Darkwing, Launchpad, and Gosalyn climbed aboard the Ratcatcher, and they sped off.
Meanwhile, in the basement of an old, abandoned building, Bushroot, was coming to his senses. He felt groggy and disoriented, and his head was killing him. He shook his head to regain his composure, and found he was tied securely to a chair, and still gagged with that piece of rope. A door opened, and in stepped Negaduck. He had a clock, and what looked like sticks of dynamite in his hands. Megavolt, Quackerjack, and the Liquidator were behind him.
"Good morning, starshine," Negaduck said with a smirk. Then he got down on the floor, and proceeded to tie the dynamite to the chair Bushroot was tied to.
"I'm sure you're wondering what I have in store for you," Negaduck said. "You're familiar with how a time bomb works. Well this is similar. Only instead of explosives, the charges are filled with an industrial strength weed killer, my own mixture."
"Tired of pesky, annoying, aggravating weeds popping up and ruining your life?" Liquidator asked, going into one of his commercial spiels. "Then try the new and improved Negaduck Super Weed Killer! Guaranteed to keep your life weed free! With Negaduck's Super Weed Killer, weeds will never come back!"
"You got it, Licky!" Negaduck shouted, with a laugh. Then he wound up the clock. "At exactly twelve midnight, the alarm will go off, and it will release the weed killer. And then it'll be bye-bye Bushy!"
Negaduck, Megavolt, Quackerjack, and the Liquidator laughed, and left the room, locking the door behind them.
"Let's get out of here before it blows," Negaduck said. "That weed killer of mine is so strong, it'll kill anything!"
The Fearsome Four left the building. They wanted to find an observatory so they could watch the action from a safe distance.

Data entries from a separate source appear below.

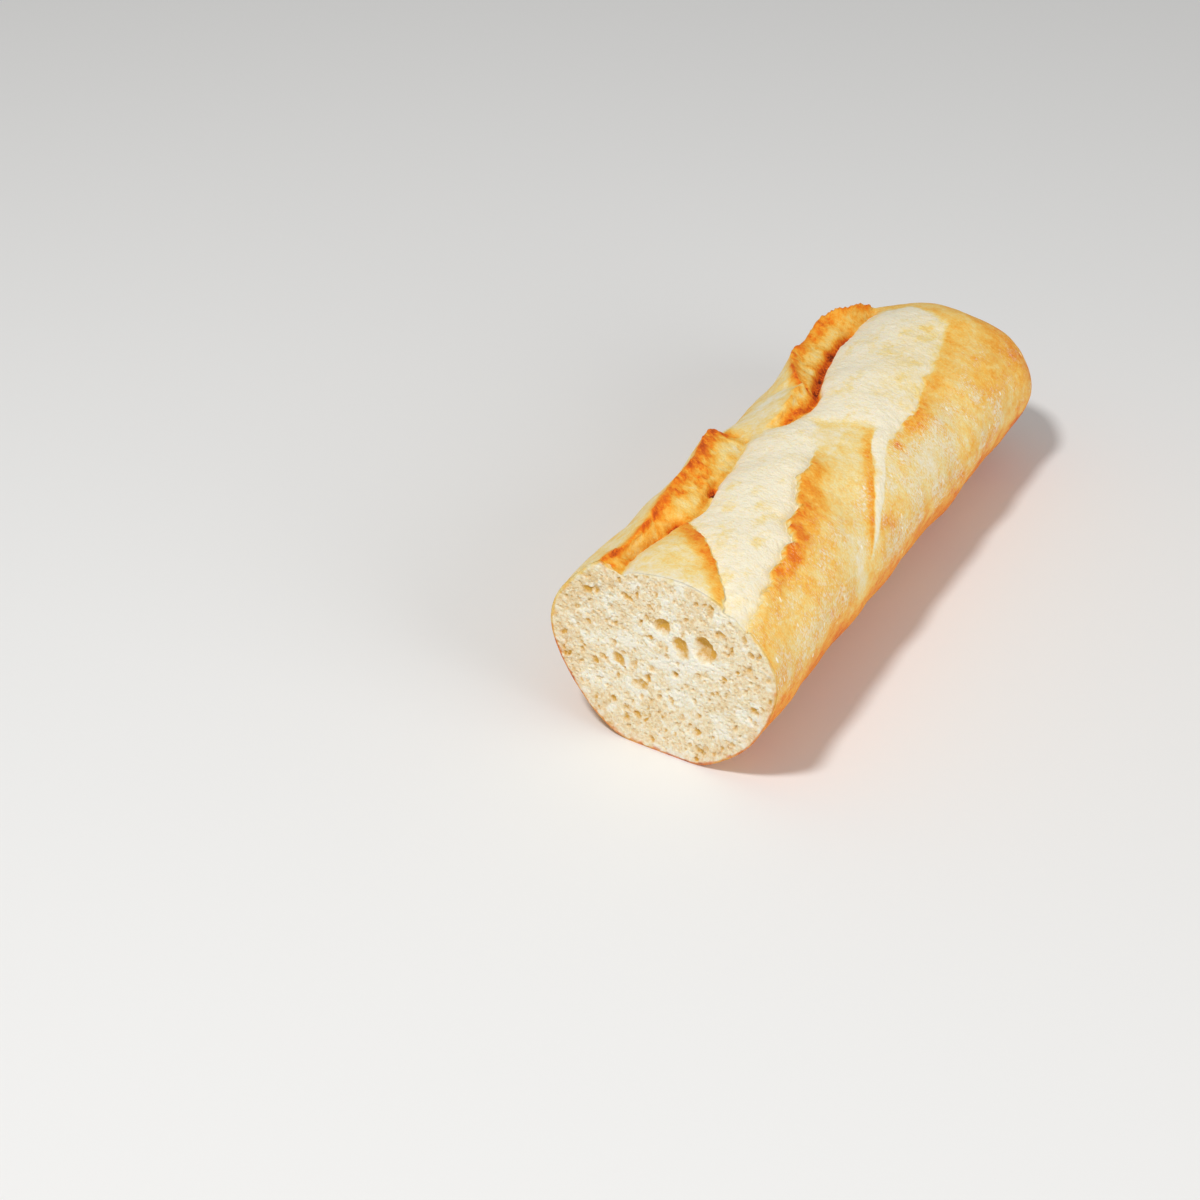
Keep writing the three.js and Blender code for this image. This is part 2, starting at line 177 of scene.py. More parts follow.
# Pores: (x, z, half width, half height, depth), and white fluffs: (x, z, half width, half height)
PORES = [
    (12.5, 36.4, 3.5, 4.2, 4.8), (5.8, 34.6, 2.7, 3.7, 2), (0.3, 39.2, 2.8, 2.6, 2.6),
    (-6.4, 19, 2.8, 2.1, 1.3), (-13.1, 24.9, 2.5, 1.6, 1.5), (-20.1, 21.8, 1.3, 1.3, 1.1),
    (-14.7, 29.5, 1.3, 1.5, 1.2), (-6.9, 9.4, 1.3, 1.3, 1), (28.1, 23.2, 1, 1.8, 1.2),
    (3.2, 17.7, 0.9, 1.6, 1), (9.9, 20.4, 1, 1.3, 1), (10.9, 10.9, 1.2, 1, 1),
    (-10.9, 44.8, 2, 0.9, 1.2), (-22.6, 43.2, 1.6, 1, 1.2), (-22.4, 33.2, 1, 1, 1),
    (-14.6, 11.8, 1, 1.1, 1),
]
LARGE_PORE = 2
FLUFFS = [
    (-1, 28.4, 5, 2.2), (6.5, 30, 5, 2.4), (15, 32.6, 4, 2), (-11.4, 31.6, 4, 2.5),
    (-18.4, 16.7, 4, 3), (5.5, 19.5, 5, 3.5),
]

# Rings of the crust's inner wall: (y, share of the section), and where that wall ends
INNER_WALL = [(0.35, 0.985), (PLUG_DEPTH, 0.85)] + [(y, 0.8) for y in np.linspace(16, LENGTH - 12, 12)]
INNER_TIP = LENGTH - 8

FLECKED_AREA = 0.012  # square metres of fully flecked crust for which the blisters are counted
LEAST_APART = 0.0007  # metres between two blisters, at least

# Stage, in millimetres from the middle of the loaf's base
CAMERA_PLACE = (259.3, -634.1, 422.1)
CAMERA_AIM = (-48.4, -44.5, 0)
LAMP_AIM = (0, 0, 20)
LAMP_DISTANCE = 1300
KEY_FROM = (-0.124, -0.489, 0.863)
KEY_SIZE = 180
FILL_FROM = (0.95, -0.25, 0.4)
FILL_SIZE = 900
FLOOR_REACH = 4000
WARM_WHITE = (1.0, 0.98, 0.95)
SKY_WHITE = (1.0, 0.985, 0.96, 1.0)


def millimetres(name, text, default, least=0.0):
    return FloatProperty(name=name, description=text + ", in mm", default=default, min=least)


def colour(name, text, default):
    return FloatVectorProperty(name=name, description=text, subtype="COLOR", size=3, default=default,
                               min=0, max=1)


class LoafSettings(PropertyGroup):
    """Fineness and relief of the crust."""

    top_step: millimetres("Top step", "Distance between columns over the slashes", 0.5, 0.2)
    side_step: millimetres("Side step", "Distance between columns on the sides", 0.75, 0.2)
    base_step: millimetres("Base step", "Distance between columns under the loaf", 2.0, 0.2)
    ring_step: millimetres("Ring step", "Distance between rings along the loaf", 0.6, 0.2)
    ragged: millimetres("Ragged edges", "How far the torn edges wander", 0.9)
    fibre_height: millimetres("Fibre height", "Height of the stretched fibres of the opened area", 0.11)
    overhang: millimetres("Overhang", "How far a lip leans over the opened area", 0.6)
    blister_size: millimetres("Blister size", "Length of a blister", 1.2, 0.1)
    blisters: IntProperty(
        name="Blisters", description="Blisters on 120 square cm of fully flecked crust", default=260, min=0)


class CrumbSettings(PropertyGroup):
    """Pores of the cut face."""

    bubble_size: millimetres("Bubble size", "Distance between the crumb's bubbles", 1.15, 0.2)
    bubble_depth: millimetres("Bubble depth", "Depth of the crumb's bubbles", 0.7)
    rise: millimetres("Rise", "How far the crumb's walls rise above the cut", 0.25)
    crust_width: millimetres("Crust width", "Width of the crust on the cut face", 0.55, 0.1)
    pore_depth: FloatProperty(
        name="Pore depth", description="Share of a large pore's depth that is modelled",
        default=0.34, min=0, max=1)
    small_pores: IntProperty(
        name="Small pores", description="Pores scattered between the large ones", default=95, min=0)
    cells: IntProperty(
        name="Cells", description="Cells across the cut face", default=300, min=20)


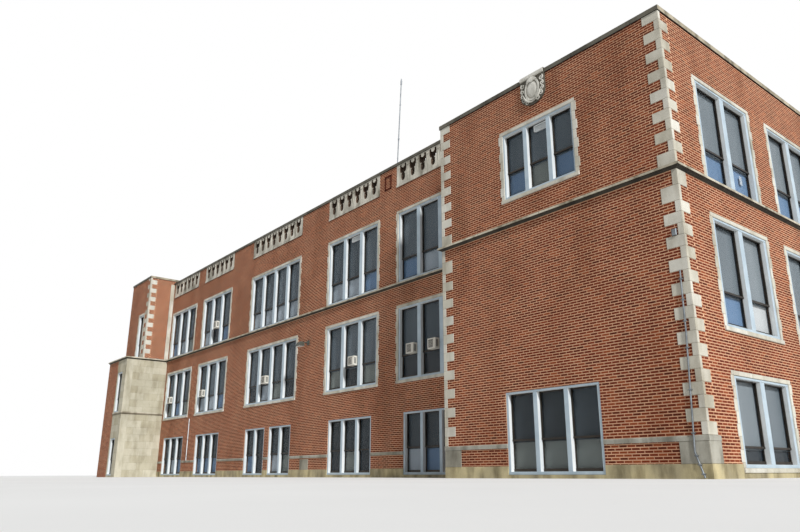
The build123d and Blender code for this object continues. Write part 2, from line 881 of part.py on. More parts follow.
def build_pavilion():
    """The strip of the pavilion next to the range: stone below, brick above, party wall at its end."""
    t = wall_thickness
    porch = porch_projection
    brick_width = pavilion_width - porch_stone_width
    porch_brick = porch_front.put(block(0, brick_width, 0, t, 0, string_bottom))
    porch_stone = porch_front.put(block(brick_width, pavilion_width, 0, t, 0, string_bottom))
    add("pavilion_stone_front", cut_windows(porch_stone, porch_front))
    add("pavilion_stone_side", porch_side.put(block(t, porch_side.length + t, 0, t, 0, string_bottom)))
    upper = pavilion_front.put(block(0, pavilion_width, 0, t, string_top, pavilion_wall_top))
    upper = cut_windows(upper, pavilion_front) - pavilion_corner(0.0)
    add("pavilion_brick_front", porch_brick, upper)
    side = pavilion_side.put(block(t, range_setback + t, 0, t, string_top, pavilion_wall_top))
    add("pavilion_brick_side", side - junction_strip(0.0))
    parapet = block(range_setback + t, pavilion_side.length, 0, t, roof_level, pavilion_wall_top)
    add("pavilion_side_parapet", pavilion_side.put(parapet))
    add("pavilion_quoins", pavilion_corner(stone_proud), junction_strip(strip_proud))
    ledge = block(left_end, range_left, -porch, t, string_bottom, string_top)
    ledge += block(range_left - t, range_left, t, range_setback + t, string_bottom, string_top)
    ledge += course_run(porch_front, string_profile(), 0, pavilion_width, 0, outer)
    ledge += course_run(porch_side, string_profile(), 0, porch_side.length - mortar_joint / 2, outer, inner)
    add("pavilion_ledge", ledge)
    rear_y = range_back - t
    party = block(left_end, left_end + t, t - porch, rear_y, 0, string_bottom)
    party += block(left_end, left_end + t, t, rear_y, string_bottom, pavilion_wall_top)
    add("party_wall", party)
    moulding = [
        (0, pavilion_moulding_bottom),
        (-moulding_foot_proud, pavilion_moulding_bottom),
        (-moulding_proud, pavilion_moulding_top - moulding_face),
        (-moulding_proud, pavilion_moulding_top),
        (0, pavilion_moulding_top),
    ]
    front = course_run(porch_front, moulding, brick_width, pavilion_width, 0, outer, mortar_joint)
    add("pavilion_ledge", front)
    add("pavilion_ledge", course_run(porch_side, moulding, 0, porch_side.length, outer, 0, mortar_joint))


def build_coolers():
    """Window air conditioners, each in one light with most of its case outside."""
    centres = bay_centres()
    back = frame_setback + frame_depth
    floors = ((second_floor_coolers, range_second_window), (third_floor_coolers, range_third_window))
    for places, window_kind in floors:
        for bay, light in places:
            kind = window_kind(range_lights[bay])
            left = centres[bay] - kind.frame_width / 2 + kind.side_bar
            right = left + light * (kind.light + kind.mullion) + kind.light - cooler_to_jamb
            low = kind.frame_bottom + cooler_above_frame
            case = block(right - cooler_width, right, back - cooler_reach, back, low, low + cooler_height)
            add("air_conditioners", range_front.put(case))


def build_mast():
    """Pole on a foot plate on the range's roof, behind the parapet."""
    u = bay_centres()[4] - bay_widths[4] / 2 - mast_past_bay
    half = mast_foot_size / 2
    depth = parapet_thickness + mast_to_parapet + half
    top = roof_level + mast_foot_height
    foot = block(u - half, u + half, depth - half, depth + half, roof_level, top)
    base = (Align.CENTER, Align.CENTER, Align.MIN)
    start = roof_level + mast_foot_height / 2
    pole = Pos(u, depth, start) * Rot(0, mast_lean, 0) * Cylinder(mast_radius, mast_height, align=base)
    add("roof_mast", range_front.put(foot + pole))


def build_floodlight():
    """Lamp with a hood on a bracket arm, between the second and third bay from the wing."""
    u = fitting_pier_centre() - lamp_offset
    size = lamp_arm_size / 2
    plate = lamp_plate / 2
    under = lamp_level - size
    hood = [
        (-lamp_arm_reach - lamp_depth / 2, under - lamp_height),
        (-lamp_arm_reach + lamp_depth / 2, under - lamp_height),
        (-lamp_arm_reach + lamp_top_depth / 2, under),
        (-lamp_arm_reach - lamp_top_depth / 2, under),
    ]
    lamp = block(u - plate, u + plate, -lamp_plate_thickness, 0, lamp_level - plate, lamp_level + plate)
    lamp += block(u - size, u + size, -lamp_arm_reach - size, -lamp_plate_thickness, under, lamp_level + size)
    hood_face = Plane.YZ * make_face(Polyline(*hood, close=True))
    lamp += Pos(u - lamp_width / 2, 0, 0) * extrude(hood_face, lamp_width)
    add("floodlight", range_front.put(lamp))


place_windows()
build_walls()
build_parapet()
build_courses()
build_copings()
build_cartouche()
build_floors()
build_pavilion()
build_coolers()
build_mast()
build_floodlight()
window_nodes = (
    ("wing_front", wing_front), ("wing_right", wing_right), ("range_front", range_front),
    ("range_front", porch_front), ("range_front", pavilion_front),
    ("back", wing_rear), ("back", range_rear),
)
for name, facade in window_nodes:
    add_windows(facade, f"{name}_frames", f"{name}_glass", f"{name}_surrounds")

os.makedirs("parts", exist_ok=True)
for name, solids in nodes.items():
    piece = Pos(-origin_x, -origin_y, 0) * Compound(children=[Solid(solid.wrapped) for solid in solids])
    export_step(piece, f"parts/{name}.step")
print(len(nodes), "pieces,", sum(len(solids) for solids in nodes.values()), "solids")
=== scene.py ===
# %% [markdown]
# A three-storey brick school with limestone dressings, dressed around a packed
# CAD model. The model gives every wall, stone and frame at its real size, and
# the cells below lay the bricks, cut the stones and hang the sashes on it.

# %% Load the frame
import json
import math
import random

import bpy
from mathutils import Matrix, Vector


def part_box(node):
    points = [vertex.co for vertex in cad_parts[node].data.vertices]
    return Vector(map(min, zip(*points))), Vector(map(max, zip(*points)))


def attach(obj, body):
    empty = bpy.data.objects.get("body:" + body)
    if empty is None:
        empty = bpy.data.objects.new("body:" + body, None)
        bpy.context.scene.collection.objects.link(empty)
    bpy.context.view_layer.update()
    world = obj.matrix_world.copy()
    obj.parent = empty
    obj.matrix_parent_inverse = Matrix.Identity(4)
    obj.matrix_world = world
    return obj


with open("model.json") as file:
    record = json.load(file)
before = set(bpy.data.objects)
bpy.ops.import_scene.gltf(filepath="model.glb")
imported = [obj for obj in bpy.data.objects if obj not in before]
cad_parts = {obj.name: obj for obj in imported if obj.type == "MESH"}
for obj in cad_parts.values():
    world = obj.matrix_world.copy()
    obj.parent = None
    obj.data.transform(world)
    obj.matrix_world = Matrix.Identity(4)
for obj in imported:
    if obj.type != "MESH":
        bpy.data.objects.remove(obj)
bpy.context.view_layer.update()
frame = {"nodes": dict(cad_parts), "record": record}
nodes, scene = frame["nodes"], bpy.context.scene
print(len(nodes), "nodes loaded")

# %% [markdown]
# Colours are written as people write them, as sRGB hex, and one function turns
# them to the linear values that light is worked out in. A second small function
# adds a shader node with its settings and links. A few more lay down what every
# weathered wall needs: cloudy patches, glazes over a base colour, and a relief.

# %% Colour and node helpers


def colour(code):
    """Linear colour of an sRGB hex code."""
    parts = [int(code[i:i + 2], 16) / 255 for i in (1, 3, 5)]
    linear = [c / 12.92 if c <= 0.04045 else ((c + 0.055) / 1.055) ** 2.4 for c in parts]
    return (*linear, 1.0)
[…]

Bushroot began to panic. The only thing he could hear was the ticking of the clock. He was sure if the weed killer didn't kill him, the anticipation would. He began struggling, at least trying to get the rope on his beak untied so he could call for help. But it was no use. Bushroot hoped that Gosalyn found Darkwing, and that Darkwing would be able to find Negaduck's hideout before the time bomb went off. The way it looked now, Darkwing Duck was his only hope.